ORLANDO, Fla. — While pandemonium flanks him and other players whistle by, Derek Fisher is the steady tortoise surrounded by hares. His shot begins methodically, a slow squaring of the body that gives way to a rainbow-arcing shot. In his shot’s generous lifespan, from release to splash, a team has enough time to contemplate its future.
victory Thursday night.
Before Fisher’s two key 3-pointers Thursday night in Game 4 of the N.B.A. finals, his game had appeared to match the leisurely pace of his shot. For the first time in his career, Fisher, 34, was being considered a liability.
He seemed to arrive at the crossroads where age tips the benefits of experience. Utah’s Deron Williams dominated him in the first round. In the Western Conference semifinals, Houston’s Aaron Brooks reduced Fisher’s defense to all the hassle a turnstile might provide. In the conference finals, Denver’s Chauncey Billups ran circles around him. Many felt that Fisher’s performances were a large factor in the Lakers’ meandering path to the finals.
“I’ve heard different versions of it,” Fisher said. “Now, it’s age. Before it was other things in terms of not being able to shoot or not tall enough or whatever the case was. And so, I’ve always used those things as motivation to work even harder and try to be better than I was before.”

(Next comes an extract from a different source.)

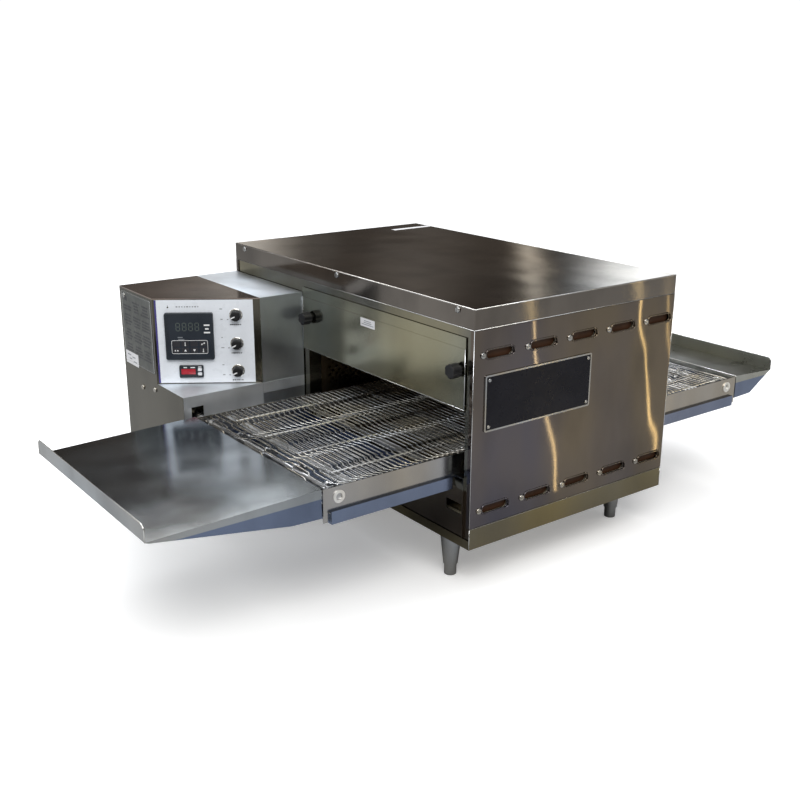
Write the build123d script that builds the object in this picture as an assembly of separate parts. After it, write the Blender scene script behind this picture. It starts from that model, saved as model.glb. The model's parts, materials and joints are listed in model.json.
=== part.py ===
from build123d import *
from math import cos, hypot, pi, radians, sin
import os

# Countertop conveyor oven. Millimetres, +Z up, +X along the belt, -Y is the long plain face.
# The pieces are drawn from the oven body's own corner: x = 0 at the body's left end face,
# y = 0 at its front face, z = 0 under its base. ORIGIN then moves them, so that the part's
# origin is on the counter, under the middle of everything that the oven reaches over.

# ---- oven body ----
BODY_X = 508.0            # length of the body along the belt
BODY_Y = 813.0            # front face to rear face
BODY_Z = 434.0            # underside of the base to the top of the lid
SHEET = 1.2               # outer sheet
LINER = 1.0               # inner sheet
BASE_H = 39.5             # front and rear strips of the base
BASE_END_H = 17.0         # end strips of the base
SEAM = 1.0                # open line between the base and a panel
LID_H = 37.0              # depth of the lid's flange
LID_GAP = 0.5             # lid to the panel below it
PANEL_FLANGE = 9.0        # panels turn round the corners by this much
INSULATION_GAP = 9.5      # front insulation to the front face, clear of the screw points
END_INSET = 2.0           # the end plates stand back from the body's end faces
END_CLEAR = 0.3           # sheet edges to their neighbours

# ---- tunnel ----
OPEN_Y0 = 20.0            # end opening, near jamb
OPEN_Y1 = 517.0           # end opening, far jamb
OPEN_Z0 = 108.0
OPEN_Z1 = 264.0
JAMB_X = 31.0             # depth of the end walls
LINER_Z0 = 46.0
LINER_Z1 = 386.0
PLENUM_Y1 = 640.0         # back of the hot air box
HOLE_R = 3.5              # return air holes
HOLE_PITCH = 17.0
HOLE_EDGE = 20.0
LATCH_Y = (25.0, 66.0)    # small window below the end opening
LATCH_Z = (60.0, 79.0)
WOOL_INSET = 12.0         # insulation to the outer sheets

# ---- air jets ----
FINGER_GAP = 16.0         # between two air fingers, and to the walls
FINGER_Y0 = 30.0
FINGER_DEEP = 82.0
FINGER_SHALLOW = 40.0
UPPER_JET_Z = OPEN_Z1
LOWER_JET_Z = OPEN_Z0 + 6.0
JET_R = 5.5
JET_COLUMNS = 5
JET_ROWS = 11

# ---- heaters, blower and its motor ----
HEATER_R = 4.0
HEATER_Y = 538.0
HEATER_BEND = 22.0        # half of a hairpin's width
HEATER_PITCH = 110.0
HEATER_X = 8.0            # the elements' ends, just inside the end wall
WHEEL_R = 112.0
WHEEL_Y0 = 566.0
WHEEL_Y1 = 620.0
WHEEL_RING = 20.0
WHEEL_HUB_R = 16.0
WHEEL_HUB_L = 30.0
WHEEL_DISC = 2.0
BLADES = 24
BLADE_W = 15.0
BLADE_T = 1.5
BLADE_TURN = 35.0
MOTOR_SHAFT_R = 7.0
MOTOR_Y0 = PLENUM_Y1 + 6.0
MOTOR_LEN = 140.0
MOTOR_R = 62.0
MOTOR_RIBS = 16
MOTOR_RIB_END = 22.0
MOTOR_PLATE = 95.0        # half of its square mounting plate
MOTOR_PLATE_EDGE = 5.0
LOUVRE_ROWS = 6
LOUVRE_PITCH = 20.0
LOUVRE_L = 100.0
LOUVRE_H = 8.0
LOUVRE_X = 70.0

# ---- conveyor ----
CONV_OUT = 277.0          # the frame's reach past each end face
CONV_Y0 = 37.0            # outer faces of the side plates
CONV_Y1 = 478.0
SIDE_T = 2.0
SIDE_TOP = 172.0
SIDE_BOTTOM = 130.4
RAIL_Z0 = 132.5
RAIL_Z1 = 170.0
SHAFT_Z = 154.5
SHAFT_INSET = 30.0        # shaft line to the end of the side plates
SHAFT_R = 6.0
BELT_R = 20.5             # outside of the belt where it turns
BELT_T = 2.6
BELT_GAP = 2.0            # belt edge to the rails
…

For an evening, Kobe Bryant relinquished his closer’s role to Fisher. Twice. And now the same hands that release those methodical shots are on the verge of adding another championship ring.
With 4.6 seconds remaining in regulation, Trevor Ariza passed to Fisher after Bryant was trapped in the backcourt. Fisher briefly fumbled the ball. He gained control, and raced upcourt. With one glance, he looked at the clock. With another, he noticed his defender, Jameer Nelson, backpedaling. In a split second, the five previous 3-pointers he missed did not matter and he lofted the shot over a surprised Nelson to tie the score.

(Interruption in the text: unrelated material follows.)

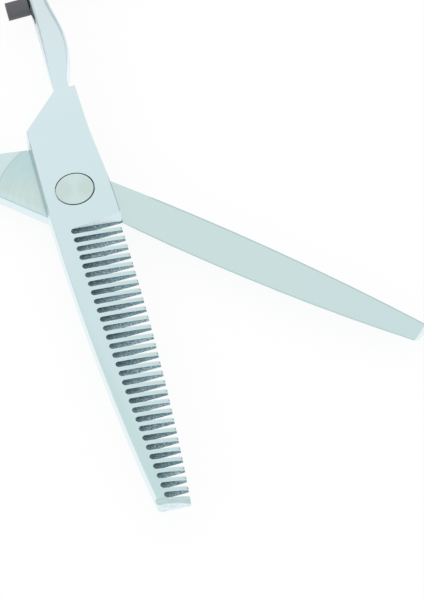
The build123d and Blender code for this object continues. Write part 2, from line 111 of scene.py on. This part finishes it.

In overtime, after Bryant’s elbow struck Nelson, who was arriving on a double team, Fisher delivered another high-arcing, slow-falling dagger from beyond the 3-point line, putting the Lakers ahead for good with 31.3 seconds left, breaking a 91-91 tie.
The two baskets came after Fisher’s shot had been errant. They came after calls for him to be replaced in the lineup. And they came after he had already earned a reputation as a player whose hands remain dry in the clutch, a point driven home by his game-winning shot with 0.4 seconds left against the San Antonio Spurs in the 2004 conference semifinals.

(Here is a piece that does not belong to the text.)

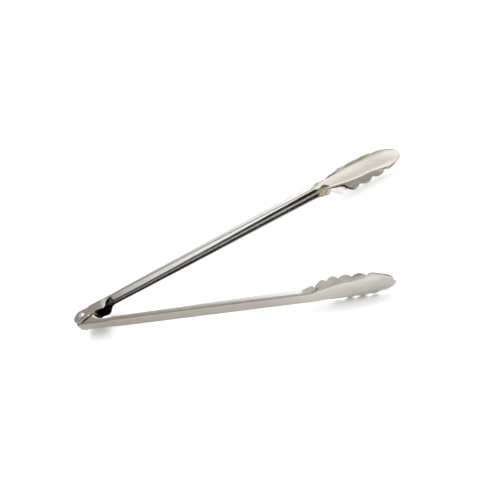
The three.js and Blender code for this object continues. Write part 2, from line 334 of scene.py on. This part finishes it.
def half_row(s, ear, back_start, half_width):
    """Points (z, d) from the free edge to the middle of the back, or to the ear's top edge."""
    rim = np.array((rim_half_width(s, half_width), free_edge(ear, s)))
    if s < back_start:
        top = np.array((half_width, chain_depth(ear[1], s)))
        return [lerp(rim, top, i / WALL_COLUMNS) for i in range(WALL_COLUMNS + 1)]
    depth = max(back_depth(s), rim[1] + SHEET)
    in_head = smooth(HEAD_RANGE, s)
    corner_at = lerp(half_width, HEAD_CORNER, smooth(HEAD_CORNER_RANGE, s))
    corner = np.array((min(corner_at, rim[0] * lerp(1, CORNER_SHARE, in_head)), depth))
    wall = rim - corner
    length = float(np.linalg.norm(wall))
    wanted = lerp(lerp(BEND, HEAD_BEND, in_head), TIP_BEND, smooth(TIP_BEND_RANGE, s))
    bend = min(wanted, corner[0] * BEND_SHARE, length * BEND_SHARE)
    bend_start = corner - np.array((bend, 0))
    bend_end = corner + wall / length * bend
    outward = np.array((-wall[1], wall[0])) / length
    bulge = WALL_BULGE * in_head * min(1, length / BACK)
    wall_length = float(np.linalg.norm(rim - bend_end))
    reach = 1 - min(CUT_SHARE, notch_cut(s) / wall_length)
    curl = RIM_CURL * (1 - in_head)
    points = []
    for i in range(WALL_COLUMNS + 1):
        t = reach * (1 - i / WALL_COLUMNS)
        bow = bulge * 4 * t * (1 - t) - curl * smooth((CURL_START, 1), t)
        points.append(lerp(bend_end, rim, t) + outward * bow)
    for i in range(1, BEND_COLUMNS + 1):
        t = i / BEND_COLUMNS
        points.append((1 - t) ** 2 * bend_end + 2 * t * (1 - t) * corner + t * t * bend_start)
    middle = np.array((0, depth))
    points += [lerp(bend_start, middle, i / BACK_COLUMNS) for i in range(1, BACK_COLUMNS + 1)]
    return points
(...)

“It ranks right up there at the top,” Fisher said. “You know, even greater than 0.4 because I feel like we’re as close as possible to what our end goal is.”
After the shot in 2004, T-shirts commemorated the moment. It appeared Fisher’s career had peaked as high as his shot. He departed the organization after the season, only to resurface with the Lakers and in playoff lore.
Fisher dismissed comparisons of his late-game dramatics to those of Robert Horry, a former teammate who retired with seven championships.
“I’m quite a few rings shy of where he stands,” said Fisher, who been on three championship teams.
Although time is dwindling, Fisher is inching closer. He, Bryant and Lakers Coach Phil Jackson are the lone holdovers from the Lakers’ three titles earlier this decade.
Many times, Fisher does the little things that do not show in the final score. He was effective doubling down on Dwight Howard earlier in the series, disrupting him like a gnat. In the finals, he has played the long minutes of a player a decade younger.
“He’s not blessed with great speed,” Jackson said. “He’s a good athlete, but he’s not particularly fast. But he has a certain sense about him, knows what’s going on on the floor, can organize a team, not afraid to go away from Kobe when sometimes Kobe is asking for the ball and he knows better, and I need a guard like him to do that.”
On the postgame podium, Bryant, finally released from his series-long snarl, said that he joked with Fisher about his earlier misses.
“But that’s Derek, though,” Bryant said. “He just has supreme confidence. And I think those shots at the end of the game are actually easier for him than the other ones.”
With his mild celebration completed, Fisher returned to his nature of braking while others speed. In the locker room he cautioned the Lakers not to get ahead of themselves. He and Jackson reminded the team of the championship in 2000, when the Indiana Pacers trounced Los Angeles in Game 5 after the Lakers took a 3-1 series lead.
“He just said that Kobe got hurt in the game, came back in Game 4, won, and they thought that everything was going to be good, the other team was just going to lay down,” Ariza said. “And the next game, they got beat by 30. He just told us to stay focused because it’s not over.”
Many times, the game is not over until Fisher gets his last shot in.